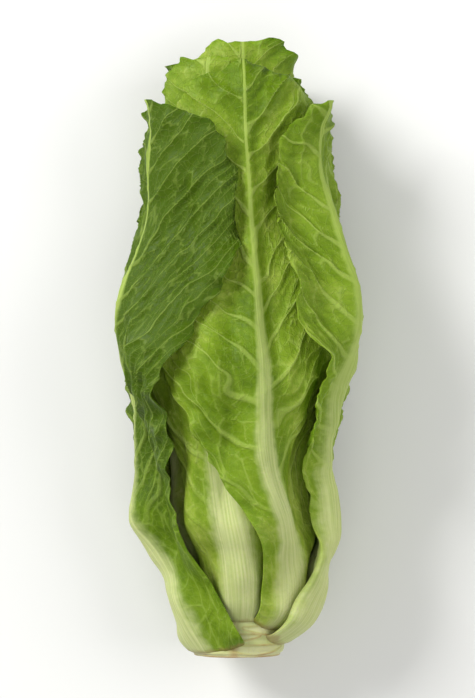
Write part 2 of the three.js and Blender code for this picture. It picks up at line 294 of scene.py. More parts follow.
def half_width(leaf, left, v):
    widest = widest_at(leaf, left, v)
    foot = np.minimum(np.where(left, *leaf.clasp), widest)
    wing = blend(foot, widest, smooth_step(v, WIDENING_FROM, WIDEST_AT))
    over = np.clip((v - WIDEST_AT) / (1 - WIDEST_AT), 0, 1)
    tip = widest * (1 - over**TIP_ROUNDNESS) ** (1 / TIP_ROUNDNESS)
    return np.where(v < WIDEST_AT, wing, tip)


def outside(leaf, s, v):
    """Distance outside a leaf's outline, 0 inside it. s is the width from the midrib."""
    left = s < 0
    sideways = np.maximum(np.abs(s) - half_width(leaf, left, np.clip(v, 0, WIDEST_AT)), 0)
    below = np.hypot(sideways, np.maximum(-v * leaf.length, 0))
    over = np.maximum((v - WIDEST_AT) / (1 - WIDEST_AT), 0)
    ellipse = over**TIP_ROUNDNESS + (np.abs(s) / widest_at(leaf, left, v)) ** TIP_ROUNDNESS
    from_middle = np.hypot(s, (v - WIDEST_AT) * leaf.length)
    above = from_middle * (1 - np.maximum(ellipse, 1) ** (-1 / TIP_ROUNDNESS))
    return np.where(v <= WIDEST_AT, below, above)


def width_from(leaf, angle, y):
    return turned_by(angle - midrib_angle(leaf, y)) * wrap_radius(leaf, y)


first_width = sum(half_width(leaves[0], left, WIDEST_AT) for left in (False, True))
print(f"the first leaf is {first_width:.0f} mm wide")

# %% [markdown]
# The midrib is thick and wide at the foot and thins out towards the tip, while the blade beside it stays
# under a millimetre. A leaf's bed is then the hollow in the middle of the heart plus the room that all the
# leaves further in take up. Nothing in this rule can make two leaves cross, which is why it is worth having.

# %% The bed that a leaf lies on
BLADE_THICKNESS, CLEARANCE = 0.8, 0.5
SIDE_FALL, TIP_FALL, TIP_FALL_FROM = 12, 26, 0.7  # how far outside its outline a leaf still lifts another
RIB_ROUNDNESS = 1.4
UNEVENNESS, UNEVEN_FROM = 1.1, (50, 110)
FOLDS, FOLD_TWIST, FOLD_SWELL = 3, 26, 19  # folds round the heart, and millimetres along it for a radian
COVER_EDGES = (5, 14)  # between these distances outside the edge of the leaf over it, a leaf comes free
STEM_PROFILE = [(0, 15.5), (10, 15), (25, 12), (45, 7.5), (60, 4.6)]
STEM_HEIGHT = 70
stem_radius = through([*STEM_PROFILE, (STEM_HEIGHT, 3)])
inner_radius = through([*STEM_PROFILE, (75, 4), (120, 7), (180, 11), (232, 14)])
air_gap = through([(0, 0.9), (15, 1.5), (35, 2.4), (60, 4.4), (100, 4.2), (150, 3.2), (190, 3.3),
                   (232, 3.2)])
rib_thickness = through([(0, 0.45), (0.05, 0.85), (0.12, 1), (0.3, 0.68), (0.55, 0.36), (0.8, 0.15),
                         (1, 0.05)])
rib_width = through([(0, 1.15), (0.08, 1.05), (0.2, 0.82), (0.4, 0.55), (0.7, 0.32), (1, 0.2)])


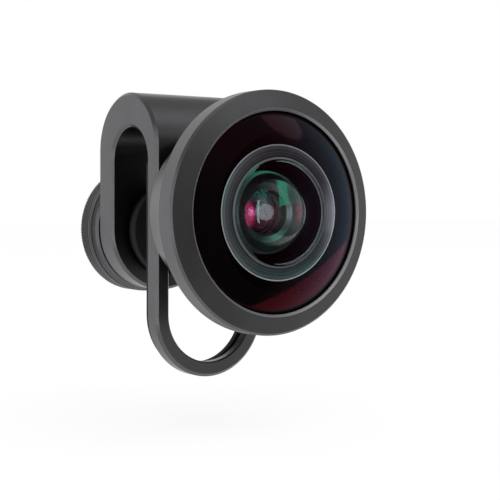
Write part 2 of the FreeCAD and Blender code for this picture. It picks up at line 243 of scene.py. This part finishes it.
def material(name):
    made = bpy.data.materials.new(name)
    made.use_nodes = True
    graph = Graph(made.node_tree)
    shader = graph.add("ShaderNodeBsdfPrincipled")
    output = graph.add("ShaderNodeOutputMaterial")
    graph.put(output.inputs["Surface"], shader.outputs[0])
    return made, graph, shader


def grey(value):
    return (value, value, value)


def shaded(share, colour):
    return tuple(share * part for part in colour)


def turned_coordinates(graph):
    """Distance from the lens axis and place along it, so that a pattern of them runs round."""
    place = graph.add("ShaderNodeTexCoord").outputs["Object"]
    split = graph.add("ShaderNodeSeparateXYZ", i0=place)
    across = graph.distance(split.outputs[0], split.outputs[2])
    ring = graph.add("ShaderNodeCombineXYZ", i0=across, i1=split.outputs[1]).outputs[0]
    return ring, place


def anodised_parts(name, base, roughness, turned, lines=TURNED_LINES, tone=METAL_TONE):
    """Black anodised aluminium: blasted, or with fine turned lines round its axis."""
    made, graph, shader = material(name)
    ring, place = turned_coordinates(graph)
    grain = graph.noise(place, GRAIN_SCALE, detail=2.0)
    cloud = graph.noise(place, METAL_CLOUD_SCALE, detail=4.0)
    graph.put(shader.inputs["Base Color"], graph.ramp(cloud, [
        (CLOUD_LOW, shaded(base * METAL_SHARE_LOW, tone)),
        (CLOUD_HIGH, shaded(base * METAL_SHARE_HIGH, tone))]))
    shader.inputs["Metallic"].default_value = 1.0
    graph.put(shader.inputs["Roughness"], graph.multiply_add(
        cloud, METAL_GLOSS_SPREAD, roughness - METAL_GLOSS_SPREAD / 2))
    height = grain
    if turned:
        tool_marks = graph.noise(ring, lines, detail=2.0, roughness=0.7)
        height = graph.math("ADD", graph.math("MULTIPLY", tool_marks, TURNED_SHARE),
                            graph.math("MULTIPLY", grain, GRAIN_SHARE))
    graph.put(shader.inputs["Normal"], graph.bump(height, METAL_BUMP, METAL_BUMP_HEIGHT))
    return made, graph, shader


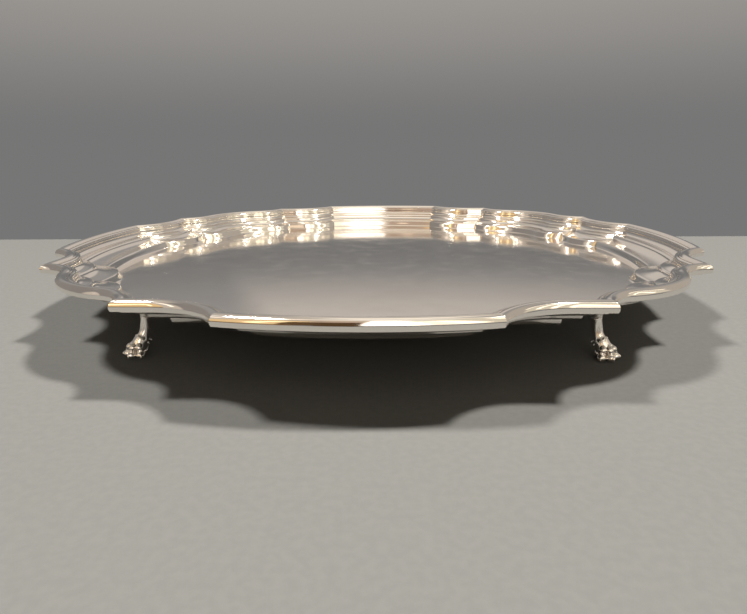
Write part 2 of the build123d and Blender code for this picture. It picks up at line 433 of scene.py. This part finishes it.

Objective:
Please repeat the listing exactly, with nothing left out.

Written answer:
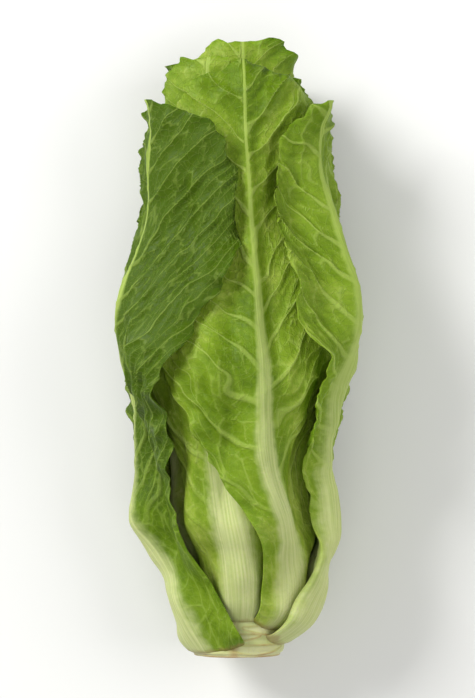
Write part 2 of the three.js and Blender code for this picture. It picks up at line 294 of scene.py. More parts follow.
def half_width(leaf, left, v):
    widest = widest_at(leaf, left, v)
    foot = np.minimum(np.where(left, *leaf.clasp), widest)
    wing = blend(foot, widest, smooth_step(v, WIDENING_FROM, WIDEST_AT))
    over = np.clip((v - WIDEST_AT) / (1 - WIDEST_AT), 0, 1)
    tip = widest * (1 - over**TIP_ROUNDNESS) ** (1 / TIP_ROUNDNESS)
    return np.where(v < WIDEST_AT, wing, tip)


def outside(leaf, s, v):
    """Distance outside a leaf's outline, 0 inside it. s is the width from the midrib."""
    left = s < 0
    sideways = np.maximum(np.abs(s) - half_width(leaf, left, np.clip(v, 0, WIDEST_AT)), 0)
    below = np.hypot(sideways, np.maximum(-v * leaf.length, 0))
    over = np.maximum((v - WIDEST_AT) / (1 - WIDEST_AT), 0)
    ellipse = over**TIP_ROUNDNESS + (np.abs(s) / widest_at(leaf, left, v)) ** TIP_ROUNDNESS
    from_middle = np.hypot(s, (v - WIDEST_AT) * leaf.length)
    above = from_middle * (1 - np.maximum(ellipse, 1) ** (-1 / TIP_ROUNDNESS))
    return np.where(v <= WIDEST_AT, below, above)


def width_from(leaf, angle, y):
    return turned_by(angle - midrib_angle(leaf, y)) * wrap_radius(leaf, y)


first_width = sum(half_width(leaves[0], left, WIDEST_AT) for left in (False, True))
print(f"the first leaf is {first_width:.0f} mm wide")

# %% [markdown]
# The midrib is thick and wide at the foot and thins out towards the tip, while the blade beside it stays
# under a millimetre. A leaf's bed is then the hollow in the middle of the heart plus the room that all the
# leaves further in take up. Nothing in this rule can make two leaves cross, which is why it is worth having.

# %% The bed that a leaf lies on
BLADE_THICKNESS, CLEARANCE = 0.8, 0.5
SIDE_FALL, TIP_FALL, TIP_FALL_FROM = 12, 26, 0.7  # how far outside its outline a leaf still lifts another
RIB_ROUNDNESS = 1.4
UNEVENNESS, UNEVEN_FROM = 1.1, (50, 110)
FOLDS, FOLD_TWIST, FOLD_SWELL = 3, 26, 19  # folds round the heart, and millimetres along it for a radian
COVER_EDGES = (5, 14)  # between these distances outside the edge of the leaf over it, a leaf comes free
STEM_PROFILE = [(0, 15.5), (10, 15), (25, 12), (45, 7.5), (60, 4.6)]
STEM_HEIGHT = 70
stem_radius = through([*STEM_PROFILE, (STEM_HEIGHT, 3)])
inner_radius = through([*STEM_PROFILE, (75, 4), (120, 7), (180, 11), (232, 14)])
air_gap = through([(0, 0.9), (15, 1.5), (35, 2.4), (60, 4.4), (100, 4.2), (150, 3.2), (190, 3.3),
                   (232, 3.2)])
rib_thickness = through([(0, 0.45), (0.05, 0.85), (0.12, 1), (0.3, 0.68), (0.55, 0.36), (0.8, 0.15),
                         (1, 0.05)])
rib_width = through([(0, 1.15), (0.08, 1.05), (0.2, 0.82), (0.4, 0.55), (0.7, 0.32), (1, 0.2)])


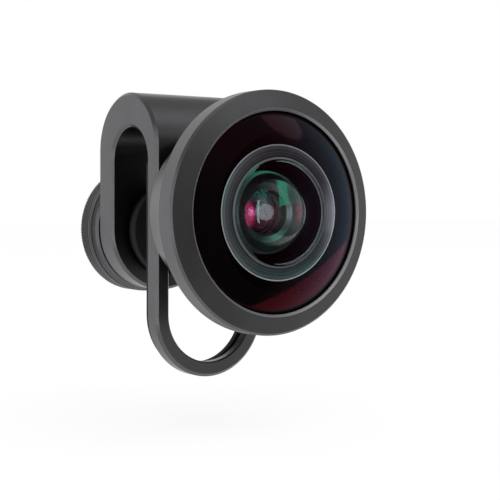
Write part 2 of the FreeCAD and Blender code for this picture. It picks up at line 243 of scene.py. This part finishes it.
def material(name):
    made = bpy.data.materials.new(name)
    made.use_nodes = True
    graph = Graph(made.node_tree)
    shader = graph.add("ShaderNodeBsdfPrincipled")
    output = graph.add("ShaderNodeOutputMaterial")
    graph.put(output.inputs["Surface"], shader.outputs[0])
    return made, graph, shader


def grey(value):
    return (value, value, value)


def shaded(share, colour):
    return tuple(share * part for part in colour)


def turned_coordinates(graph):
    """Distance from the lens axis and place along it, so that a pattern of them runs round."""
    place = graph.add("ShaderNodeTexCoord").outputs["Object"]
    split = graph.add("ShaderNodeSeparateXYZ", i0=place)
    across = graph.distance(split.outputs[0], split.outputs[2])
    ring = graph.add("ShaderNodeCombineXYZ", i0=across, i1=split.outputs[1]).outputs[0]
    return ring, place


def anodised_parts(name, base, roughness, turned, lines=TURNED_LINES, tone=METAL_TONE):
    """Black anodised aluminium: blasted, or with fine turned lines round its axis."""
    made, graph, shader = material(name)
    ring, place = turned_coordinates(graph)
    grain = graph.noise(place, GRAIN_SCALE, detail=2.0)
    cloud = graph.noise(place, METAL_CLOUD_SCALE, detail=4.0)
    graph.put(shader.inputs["Base Color"], graph.ramp(cloud, [
        (CLOUD_LOW, shaded(base * METAL_SHARE_LOW, tone)),
        (CLOUD_HIGH, shaded(base * METAL_SHARE_HIGH, tone))]))
    shader.inputs["Metallic"].default_value = 1.0
    graph.put(shader.inputs["Roughness"], graph.multiply_add(
        cloud, METAL_GLOSS_SPREAD, roughness - METAL_GLOSS_SPREAD / 2))
    height = grain
    if turned:
        tool_marks = graph.noise(ring, lines, detail=2.0, roughness=0.7)
        height = graph.math("ADD", graph.math("MULTIPLY", tool_marks, TURNED_SHARE),
                            graph.math("MULTIPLY", grain, GRAIN_SHARE))
    graph.put(shader.inputs["Normal"], graph.bump(height, METAL_BUMP, METAL_BUMP_HEIGHT))
    return made, graph, shader


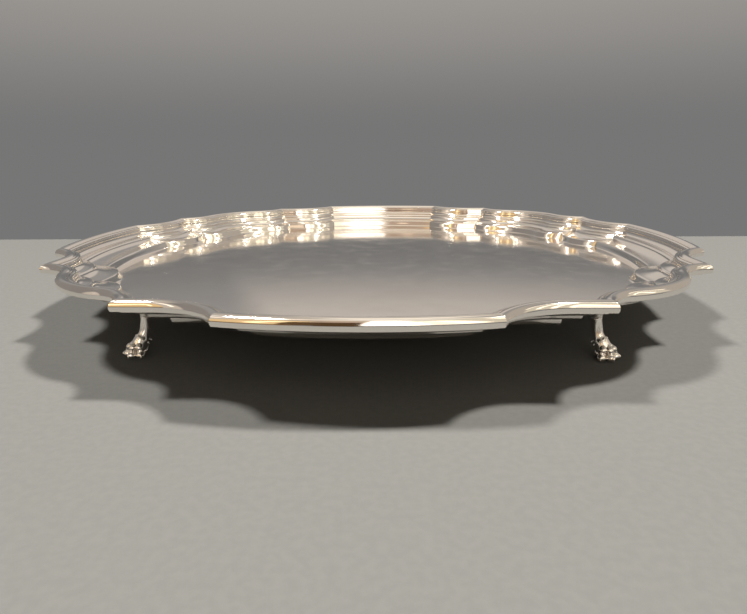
Write part 2 of the build123d and Blender code for this picture. It picks up at line 433 of scene.py. This part finishes it.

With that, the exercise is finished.